Silence. The silence it left behind was heavier, more profound than before. Arthur stayed on the floor, curled behind the chair, for a long time. His body was trembling, not from the cold, but from the adrenaline crash. The fire crackled. The wind soughed. Nothing else. No boots. No knock. Nothing. It had just been someone passing by. A hunter, maybe. Or a park ranger. A perfectly logical explanation. But the terror had been real. The man with the smudged face and the forgotten name had been real, in this room, for a moment. He crawled out from behind the chair, his joints stiff and painful. He pulled himself back into the seat, his body exhausted. He looked at the window. The frost patterns were unchanged. The lake was still empty.
He sat by the fire as the sky outside slowly lightened from grey to a pale, washed-out blue. The fear was gone, replaced by a strange sense of calm. A weariness so deep it felt like a kind of peace. He couldn't trust what he saw. He couldn't trust what he heard. He couldn't trust what he remembered. The lines were gone. The photograph of Karen, her blurred face. The vision of Karen, her impossible dress. The sound of the snowmobile, a real threat from a half-forgotten past. What was the difference? One was a trick of light and paper, one a trick of a dying mind, one a trick of acoustics and paranoia. They all produced the same result. A feeling. Fear. Longing. Confusion. They were all equally real in the moment they were experienced.

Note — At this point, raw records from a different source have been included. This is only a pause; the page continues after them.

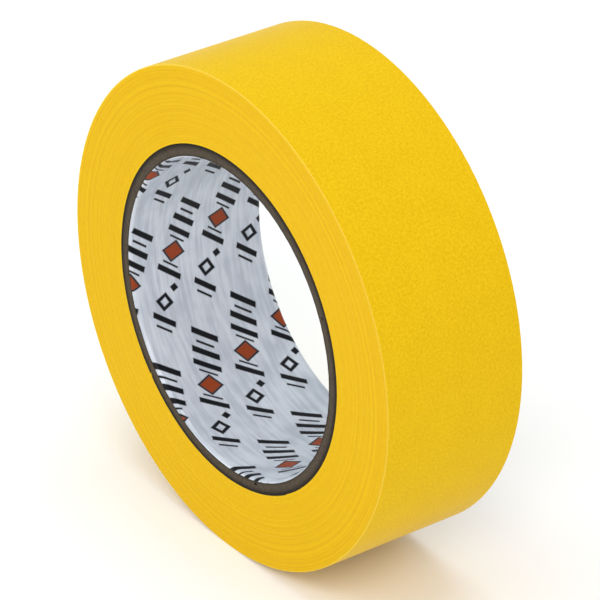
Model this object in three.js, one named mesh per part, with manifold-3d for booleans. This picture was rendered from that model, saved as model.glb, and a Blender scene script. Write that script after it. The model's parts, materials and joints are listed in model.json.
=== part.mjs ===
// A roll of masking tape: one long strip of crepe paper wound on a spiral-wound board core.
//
// Millimetres, +Z up. The roll stands on its tread like a wheel, with its axis along Y. The origin is
// on the surface that it stands on, under the middle of the roll.
//
// Everything round is built on one angular grid, so that layers that lie on each other stay parallel
// facet by facet. A grid angle is measured from +X towards +Z, and no grid line points straight down:
// the roll rests on the middle of a facet.

import * as THREE from 'three';
import { mergeVertices } from 'three/addons/utils/BufferGeometryUtils.js';
import Module from 'manifold-3d';

const wasm = await Module();
wasm.setup();

// Driving dimensions of the roll.
const ROLL_RADIUS = 60;
const ROLL_WIDTH = 37.5;
const BORE_RADIUS = 38.1;
const CORE_RADIUS = 41.55;
const TAPE_THICKNESS = 0.12;

// The core: a printed paper liner inside, and board plies of equal thickness around it. Each one is a
// strip wound on a slant, so that its two edges meet in one seam that runs round the core as it crosses.
// The slant is the angle between the seam and the rim of the core. A seam's place is the grid angle at
// which it crosses the middle of the width, and the seams of two neighbours are one step apart.
const LINER_THICKNESS = 0.35;
const PLY_COUNT = 5;
const GLUE_LINE = 0.02;
const SEAM_SLANT = THREE.MathUtils.degToRad(20.2);
const SEAM_OPENING = 0.4;
const LINER_SEAM = THREE.MathUtils.degToRad(12.5);
const SEAM_STEP = THREE.MathUtils.degToRad(100);
const SEAM_CUT_STEPS = 20;
const SEAM_CUT_MARGIN = 1;

// The angular grid, in facets. The loose end of the tape leaves the roll at the root and stops at the
// tip, and it bends at a joint every few facets.
const FACET_COUNT = 72;
const ROOT_FACET = 32;
const TAPE_END_PIECES = 5;
const FACETS_PER_PIECE = 2;
const TIP_FACET = ROOT_FACET + TAPE_END_PIECES * FACETS_PER_PIECE;

// Clearances: under the loose end, and between two pieces of it, as a share of one facet.
const LAY_CLEARANCE = 0.02;
const JOINT_CLEARANCE = 0.01;

const FACET_ANGLE = (2 * Math.PI) / FACET_COUNT;
const BOTTOM_FACET = (3 * FACET_COUNT) / 4;

const tapeMaterial = new THREE.MeshStandardMaterial({ color: 0xf0c12c, roughness: 0.62, metalness: 0 });
const boardMaterial = new THREE.MeshStandardMaterial({ color: 0x5a5044, roughness: 0.9, metalness: 0 });
const linerMaterial = new THREE.MeshStandardMaterial({ color: 0xb4bdc9, roughness: 0.42, metalness: 0.25 });

function gridPoint(facet, radius) {
  const angle = (facet + 0.5) * FACET_ANGLE;
  return new THREE.Vector2(radius * Math.cos(angle), radius * Math.sin(angle));
}

// The outer surface of the tape gains one thickness over one turn, from just past the tip round to the
// top of the tip itself.
function turnRadius(facet) {
  const share = (facet - TIP_FACET) / FACET_COUNT;
  return ROLL_RADIUS - TAPE_THICKNESS * (1 - share);
}

function facetsBetween(first, last) {
  const count = last - first + 1;
  return Array.from({ length: count }, (_, step) => first + step);
}

function circlePath(radius) {
  const corners = facetsBetween(0, FACET_COUNT - 1).map((facet) => gridPoint(facet, radius));
  return new THREE.Path(corners);
}

// A flat outline, drawn looking along +Y with +X to the right and +Z up, made as wide as the roll.
function widthOf(outline) {
  const settings = { depth: ROLL_WIDTH, bevelEnabled: false, curveSegments: 1 };
  const geometry = new THREE.ExtrudeGeometry(outline, settings);
  geometry.rotateX(Math.PI / 2);
  geometry.translate(0, ROLL_WIDTH / 2, 0);
  return geometry;
}

function toSolid(geometry) {
  geometry.deleteAttribute('normal');
  geometry.deleteAttribute('uv');
  const merged = mergeVertices(geometry);
  const vertProperties = Float32Array.from(merged.attributes.position.array);
  const triVerts = Uint32Array.from(merged.index.array);
  return new wasm.Manifold(new wasm.Mesh({ numProp: 3, vertProperties, triVerts }));
}

function toGeometry(solid) {
  const mesh = solid.getMesh();
  const geometry = new THREE.BufferGeometry();
  geometry.setAttribute('position', new THREE.BufferAttribute(mesh.vertProperties, 3));
  geometry.setIndex(new THREE.BufferAttribute(mesh.triVerts, 1));
  geometry.computeVertexNormals();
  return geometry;
}

// The slanting gap between the two edges of one strip of the core: a tall thin box that stands off the
// axis and is twisted about it.
function seamCutter(innerRadius, outerRadius, seamAngle) {
  const middle = (innerRadius + outerRadius) / 2;
  const depth = outerRadius - innerRadius + 2 * SEAM_CUT_MARGIN;
  const height = ROLL_WIDTH + 2 * SEAM_CUT_MARGIN;
  const cutter = new THREE.BoxGeometry(depth, height, SEAM_OPENING, 1, SEAM_CUT_STEPS, 1);
  cutter.translate(middle, 0, 0);
  const turnPerWidth = 1 / (middle * Math.tan(SEAM_SLANT));
  const corners = cutter.attributes.position;
  const axis = new THREE.Vector3(0, 1, 0);
  const corner = new THREE.Vector3();
  for (let index = 0; index < corners.count; index += 1) {
    corner.fromBufferAttribute(corners, index);
    corner.applyAxisAngle(axis, turnPerWidth * corner.y - seamAngle);
    corners.setXYZ(index, corner.x, corner.y, corner.z);
  }
  return cutter;
}

function coreStrip(name, material, innerRadius, outerRadius, seamAngle) {
  const outline = new THREE.Shape(circlePath(outerRadius).getPoints());
  outline.holes.push(circlePath(innerRadius));
  const tube = toSolid(widthOf(outline));
  const strip = tube.subtract(toSolid(seamCutter(innerRadius, outerRadius, seamAngle)));
  const mesh = new THREE.Mesh(toGeometry(strip), material);
  mesh.name = name;
  return mesh;
}

function makeCore() {
  const plyThickness = (CORE_RADIUS - BORE_RADIUS - LINER_THICKNESS) / PLY_COUNT;
  const linerOutside = BORE_RADIUS + LINER_THICKNESS;
  const liner = coreStrip('core_liner', linerMaterial, BORE_RADIUS, linerOutside - GLUE_LINE, LINER_SEAM);
  const strips = [liner];
  for (let ply = 1; ply <= PLY_COUNT; ply += 1) {
    const inside = linerOutside + (ply - 1) * plyThickness;
    const outside = inside + plyThickness - GLUE_LINE;
    const seamAngle = LINER_SEAM + ply * SEAM_STEP;
    strips.push(coreStrip(`core_ply_${ply}`, boardMaterial, inside, outside, seamAngle));
  }
  return strips;
}

// All the turns that are stuck down. Where the loose end lies on it, the surface is one layer lower.
function makeWoundTape() {
  const lastTurn = ROOT_FACET + FACET_COUNT;
  const top = facetsBetween(TIP_FACET, lastTurn).map((facet) => gridPoint(facet, turnRadius(facet)));
  const under = facetsBetween(lastTurn, TIP_FACET + FACET_COUNT).map((facet) => {
    const layer = TAPE_THICKNESS + LAY_CLEARANCE;
    return gridPoint(facet, turnRadius(facet) - layer);
  });
  const outline = new THREE.Shape([...top, ...under]);
  outline.holes.push(circlePath(CORE_RADIUS));
  const mesh = new THREE.Mesh(widthOf(outline), tapeMaterial);
  mesh.name = 'wound_tape';
  return mesh;
}

// One piece of the loose end, between two of its bending lines.
function makeTapeEndPiece(number) {
  const first = ROOT_FACET + FACET_COUNT + (number - 1) * FACETS_PER_PIECE;
  const facets = facetsBetween(first, first + FACETS_PER_PIECE);
  const outside = facets.map((facet) => gridPoint(facet, turnRadius(facet)));
  const inside = facets.map((facet) => gridPoint(facet, turnRadius(facet) - TAPE_THICKNESS));
  for (const side of [outside, inside]) {
    side[0].lerp(side[1], JOINT_CLEARANCE);
  }
  const mesh = new THREE.Mesh(widthOf(new THREE.Shape([...outside, ...inside.reverse()])), tapeMaterial);
  mesh.name = `tape_end_${number}`;
  return mesh;
}

function makeRoll() {
  const roll = new THREE.Group();
  roll.add(...makeCore());
  roll.add(makeWoundTape());
  for (let number = 1; number <= TAPE_END_PIECES; number += 1) {
    roll.add(makeTapeEndPiece(number));
  }
  roll.position.z = -gridPoint(BOTTOM_FACET, turnRadius(BOTTOM_FACET)).y;
  return roll;
}

const group = new THREE.Group();
group.add(makeRoll());

export default group;
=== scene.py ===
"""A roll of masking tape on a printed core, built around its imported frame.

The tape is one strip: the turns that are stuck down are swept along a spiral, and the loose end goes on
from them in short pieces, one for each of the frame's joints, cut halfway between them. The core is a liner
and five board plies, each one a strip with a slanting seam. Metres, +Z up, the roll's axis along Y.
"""

import json
import math

import bmesh
import bpy
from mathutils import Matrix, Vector, noise


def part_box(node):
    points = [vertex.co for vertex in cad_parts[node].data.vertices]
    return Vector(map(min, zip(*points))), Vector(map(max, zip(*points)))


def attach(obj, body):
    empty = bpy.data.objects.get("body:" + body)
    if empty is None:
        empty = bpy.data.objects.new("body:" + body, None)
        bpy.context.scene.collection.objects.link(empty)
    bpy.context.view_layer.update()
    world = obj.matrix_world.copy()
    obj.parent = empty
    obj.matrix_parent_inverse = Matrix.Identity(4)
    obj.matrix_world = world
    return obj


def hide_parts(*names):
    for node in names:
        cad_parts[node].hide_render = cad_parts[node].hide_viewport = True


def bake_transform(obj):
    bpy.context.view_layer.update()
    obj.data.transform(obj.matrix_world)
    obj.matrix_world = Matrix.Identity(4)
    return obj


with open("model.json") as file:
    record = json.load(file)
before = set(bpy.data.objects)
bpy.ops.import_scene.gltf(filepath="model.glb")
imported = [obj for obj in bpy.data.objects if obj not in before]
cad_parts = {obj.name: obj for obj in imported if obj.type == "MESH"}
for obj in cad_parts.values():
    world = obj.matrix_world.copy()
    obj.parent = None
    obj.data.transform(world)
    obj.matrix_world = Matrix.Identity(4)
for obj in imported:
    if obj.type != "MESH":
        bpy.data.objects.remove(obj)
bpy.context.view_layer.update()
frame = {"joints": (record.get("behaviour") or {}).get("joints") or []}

bl_info = {
    "name": "Masking Tape Roll",
    "version": (1, 0, 0),
    "blender": (4, 5, 0),
    "location": "3D View > Sidebar > Tape Roll",
    "description": "Winds a roll of masking tape on its printed core and sets it on a plain stage",
    "category": "Object",
}

MILLIMETRE = 0.001
CAD_FACETS = 72
PLY_COUNT = 5
CORNER_TO_FLAT = math.cos(math.pi / CAD_FACETS)


# ---------------------------------------------------------------- places that come from the frame


def axis_height():
    """Height of the roll's axis, from the box of its liner."""
    low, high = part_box("core_liner")
    return (low.z + high.z) / 2


AXIS = Vector((0, 0, axis_height()))


def outer_radius(node):
    """Outer radius of a round CAD node, out to the corners of its facets."""
    low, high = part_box(node)
    return (high.z - low.z) / 2 / CORNER_TO_FLAT


def roll_width():
    low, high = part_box("wound_tape")
    return high.y - low.y


def joint_angle(joint):
    """Grid angle of a joint of the loose end, from +X towards +Z, in radians."""
    place = Vector(joint["pos_m"]) - AXIS
    return math.atan2(place.z, place.x) % (2 * math.pi)


BENDS = [joint_angle(joint) for joint in frame["joints"]]
ROOT_ANGLE = BENDS[0]
BEND_STEP = BENDS[1] - BENDS[0]
TIP_ANGLE = BENDS[-1] + BEND_STEP
ROOT_RADIUS = (Vector(frame["joints"][0]["pos_m"]) - AXIS).length
WIDTH = roll_width()
CORE_RADIUS = outer_radius(f"core_ply_{PLY_COUNT}")
LINER_OUTSIDE = outer_radius("core_liner")


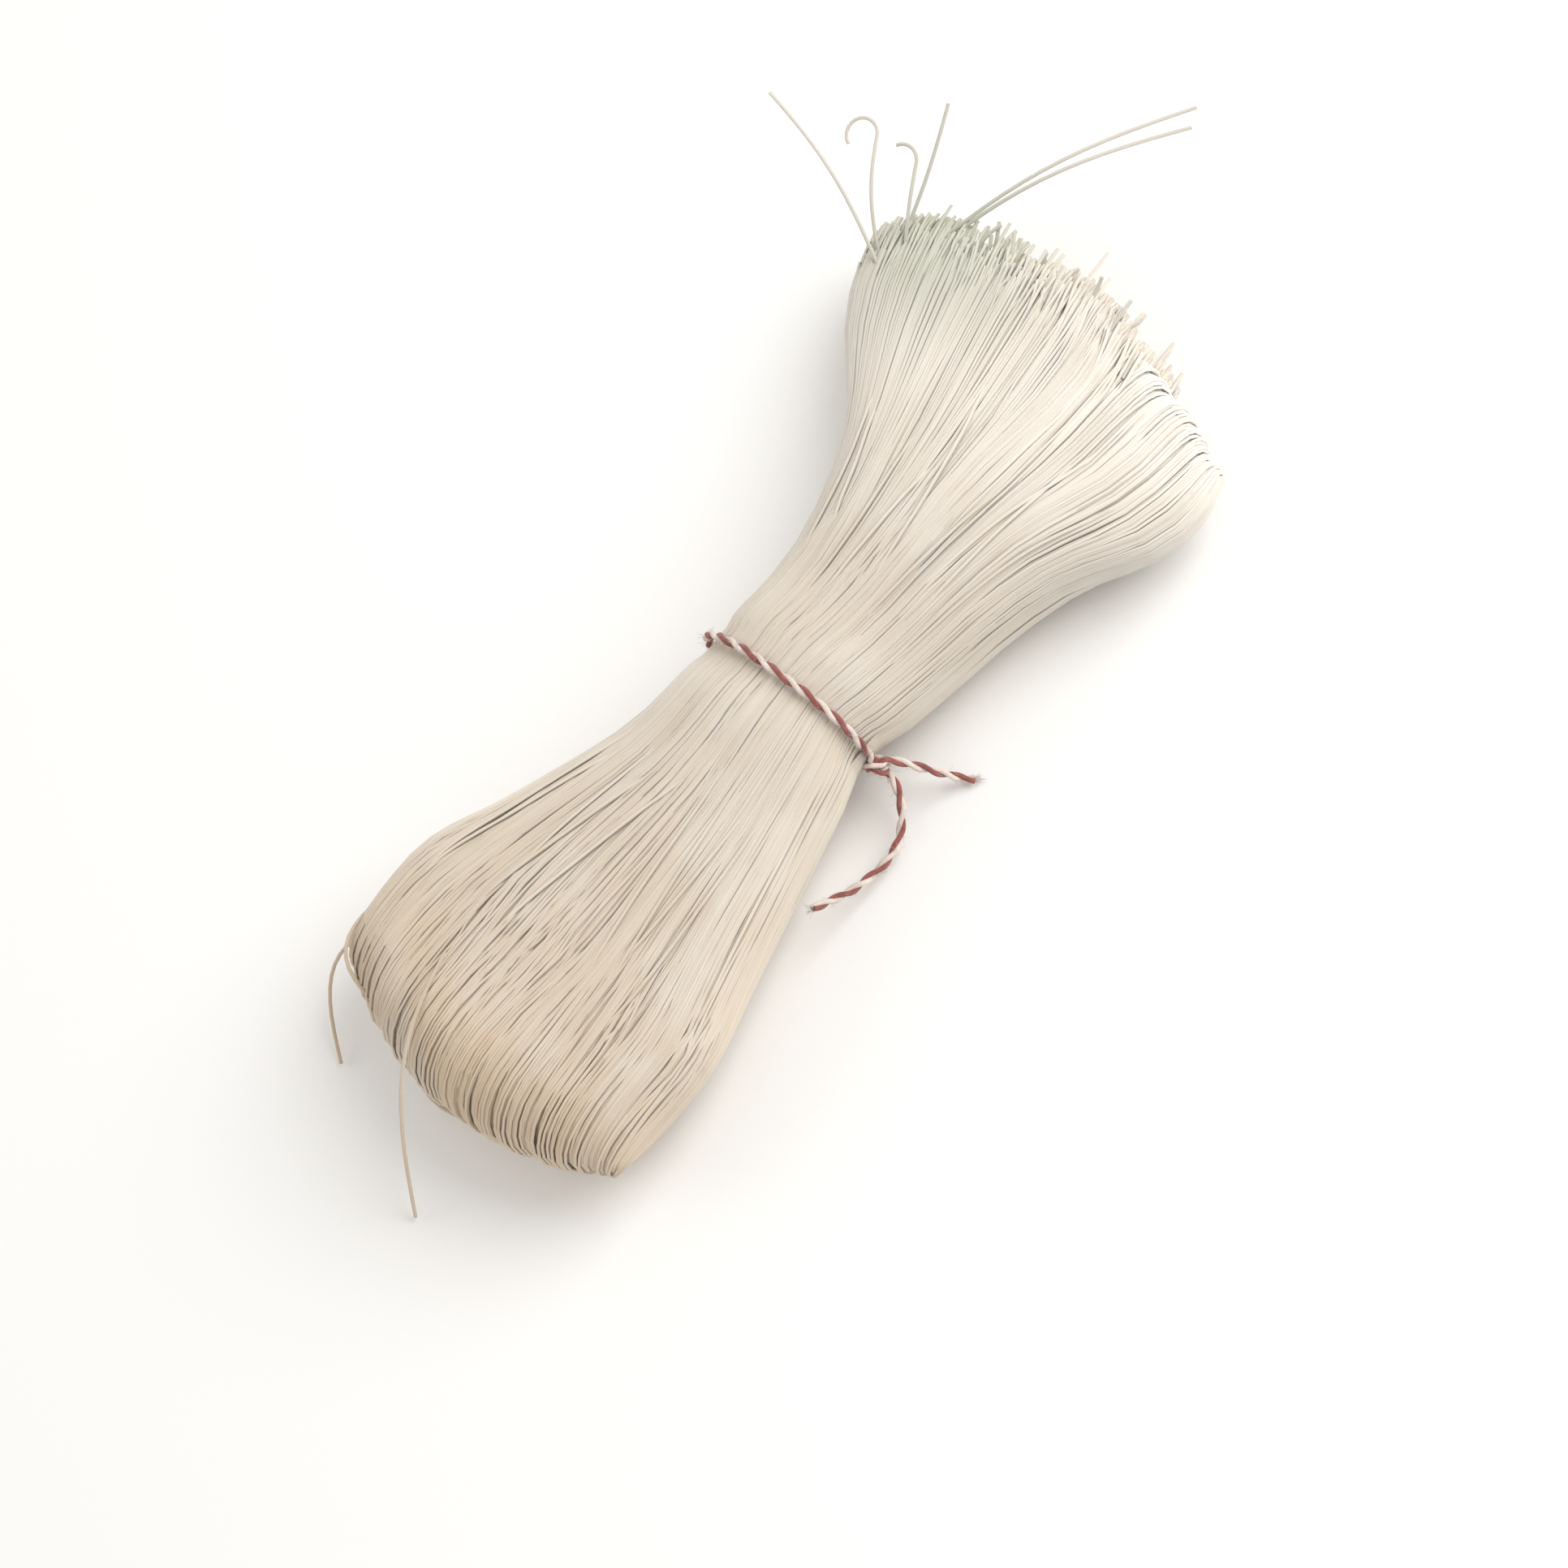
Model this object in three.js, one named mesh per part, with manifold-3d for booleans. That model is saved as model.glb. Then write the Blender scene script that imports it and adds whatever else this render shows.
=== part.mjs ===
// A hank of dried mung bean vermicelli, tied round its waist with red and white twine.
// Millimetres, +Z up. The hank lies on its back: +X runs along the noodles to their cut ends, and the
// folded end is at -X. It flares from the tied waist into a wide lobe at each end.

import * as THREE from "three";
import { mergeVertices } from "three/addons/utils/BufferGeometryUtils.js";
import Module from "manifold-3d";

// ---- driving dimensions -------------------------------------------------------------------------

const CUT_REACH = 92; // from the twine to the middle of the cut end
const FOLD_REACH = 97; // from the twine to the crown of the folded end
const WAIST_WIDTH = 39;
const WAIST_THICKNESS = 31;
const CUT_WIDTH = 91;
const CUT_THICKNESS = 27;
const FOLD_WIDTH = 77;
const FOLD_THICKNESS = 33;
const BELLY_THICKNESS = 34; // of both lobes, midway along them
const END_ARC = 11; // how far an end's corners stay behind its middle
const NOODLE_DIAMETER = 0.75;
const TWINE_DIAMETER = 1.8;

// The part's origin is under the middle of its bounding box, and this is where that lies in the
// hank's own frame, whose X is zero at the twine.
const BOX_MIDDLE = { x: 7, y: 18.4 };

// ---- secondary sizes ----------------------------------------------------------------------------

const WAIST_LIFT = 3; // the pinched waist hangs clear of the table
const SECTION_POWER = 2.35; // a superellipse: 2 is an ellipse, more is squarer
const FLAT_SHARE = 0.93; // of the half thickness, where the underside lies flat
const TWINE_BITE = 1.3; // how far the twine sinks into the noodles
const BITE_HALF_LENGTH = 1.5;
const BITE_SHOULDER = 3.2;
const FIT_GAP = 0.3; // between the twine and the noodles
const TWINE_LEAN = { middle: 1.3, over: 2.2, across: -1.2 }; // how far along the hank the loop leans
const TRESS_EDGE = -0.45; // where the folded tress beside the cut ends begins, as a share of the width
const TRESS_NOSE = 13; // length over which that tress rounds off
const RIB_HEIGHT = 0.42;
const RIBS_AROUND = 42;
const RING_POINTS = 2 * RIBS_AROUND;
const SLIVER = 0.01; // details smaller than this are cleared from a joined solid
const SEED = 7;

// ---- small helpers ------------------------------------------------------------------------------

const clamp01 = (t) => Math.min(1, Math.max(0, t));
const smooth = (t) => clamp01(t) ** 2 * (3 - 2 * clamp01(t));
const mix = (a, b, t) => a + (b - a) * t;
const bump = (distance, width) => Math.exp(-((distance / width) ** 2));
const signedPower = (value, power) => Math.sign(value) * Math.abs(value) ** power;

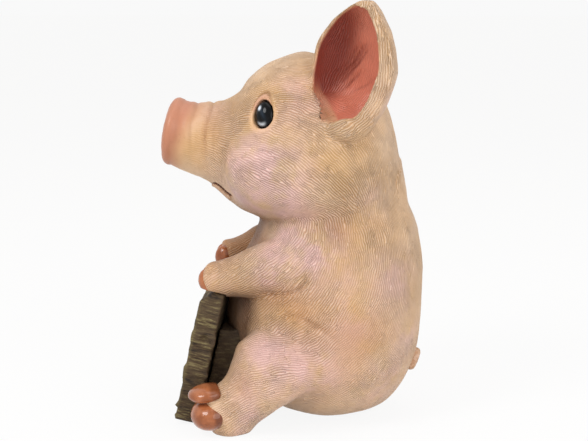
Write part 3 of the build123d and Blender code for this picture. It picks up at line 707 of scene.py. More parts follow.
# hair strokes: directions on the left half, each for one casting
strokes = {
    "reach": 17.0, "elsewhere": 0.08,  # share of a direction on the other castings
    "directions": {
        "head": [
            ((10, -58, 201), (0, 1, 0.05)), ((24, -55, 178), (0, 1, -0.1)),
            ((20, -45, 152), (0, 0.9, -0.5)), ((12, -20, 222), (0, 0.8, 0.6)),
            ((34, -22, 214), (0.2, 0.9, 0.3)), ((46, 2, 208), (0, 0.85, -0.3)), ((20, 20, 238), (0, 1, 0)),
            ((20, 56, 215), (0, 0.5, -0.9)), ((44, 52, 196), (0, 0.45, -0.9)),
            ((40, -30, 178), (0, 0.95, -0.15)), ((46, -22, 164), (0, 0.9, -0.45)),
            ((54, -2, 160), (0, 0.85, -0.53)), ((46, -6, 138), (0, 0.92, -0.38)),
            ((54, 22, 148), (0, 0.8, -0.62)), ((56, 18, 180), (0, 0.8, -0.55)),
            ((50, 40, 165), (0, 0.5, -0.87)), ((10, 68, 165), (0, 0.1, -1)),
            ((20, -20, 130), (0, 0.95, -0.2)),
        ],
        "ear": [
            ((44, 60, 200), (0, 0.3, 1)), ((50, 55, 235), (0, -0.1, 1)), ((36, 12, 225), (0, 0.25, 1)),
            ((50, 30, 185), (0.2, 0.7, 0.3)),
        ],
        "torso": [
            ((50, 42, 135), (0, 0.4, -0.9)), ((54, 36, 115), (0, 0.15, -1)),
            ((20, 76, 125), (0, 0.05, -1)), ((58, 28, 88), (0, -0.62, -0.78)),
            ((42, 62, 85), (0, -0.42, -0.9)), ((15, 82, 62), (0, -0.15, -1)),
            ((55, 46, 48), (0, -0.7, -0.62)), ((40, 62, 22), (0, -0.8, -0.5)),
            ((52, -4, 84), (0, -0.75, -0.6)), ((16, -38, 60), (0, -0.1, -1)),
            ((16, -8, 120), (0, -0.2, -1)), ((50, 20, 100), (0, -0.45, -0.9)),
        ],
        "foreleg": [
            ((52, 18, 108), (0, -0.62, -0.78)), ((52, -10, 100), (0, -0.7, -0.7)),
            ((44, -38, 94), (0, -0.85, -0.55)), ((36, -16, 116), (0.5, -0.85, -0.2)),
        ],
        "hindLeg": [
            ((60, 22, 48), (0, -1, 0.2)), ((64, 0, 48), (0, -1, 0.08)), ((64, -16, 54), (0, -0.97, -0.2)),
            ((66, -28, 34), (0, -0.75, -0.65)), ((52, -4, 73), (0.35, -0.9, 0.2)),
            ((64, -30, 14), (0, -0.85, -0.5)), ((60, 4, 28), (0, -0.95, -0.3)),
            ((40, -26, 50), (0, -0.9, -0.3)),
        ],
    },
}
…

He picked up the poker and gently nudged a log. A shower of sparks danced up the chimney. He had a choice. He could spend whatever time he had left fighting this, trying to draw lines between the real and the unreal, a frantic, losing battle against the frost creeping across the glass. Or he could just… stop. He could sit here, in this chair, and let the world be whatever it was going to be. Let Karen walk on the water. Let forgotten enemies ride their snowmobiles through the woods. Let the faces in the photographs dissolve into nothing.
They were just patterns, like the hoarfrost. Intricate, beautiful, and utterly meaningless. He leaned his head back against the worn fabric of the chair. He didn't know if the threat was gone, or if it was still coming, or if it had ever been there at all. And for the first time, he found he didn't care.
He closed his eyes, accepting the quiet hum of his own disintegrating mind. The cabin was silent, a bubble of surreal calm in the frozen world. Then, a floorboard creaked upstairs.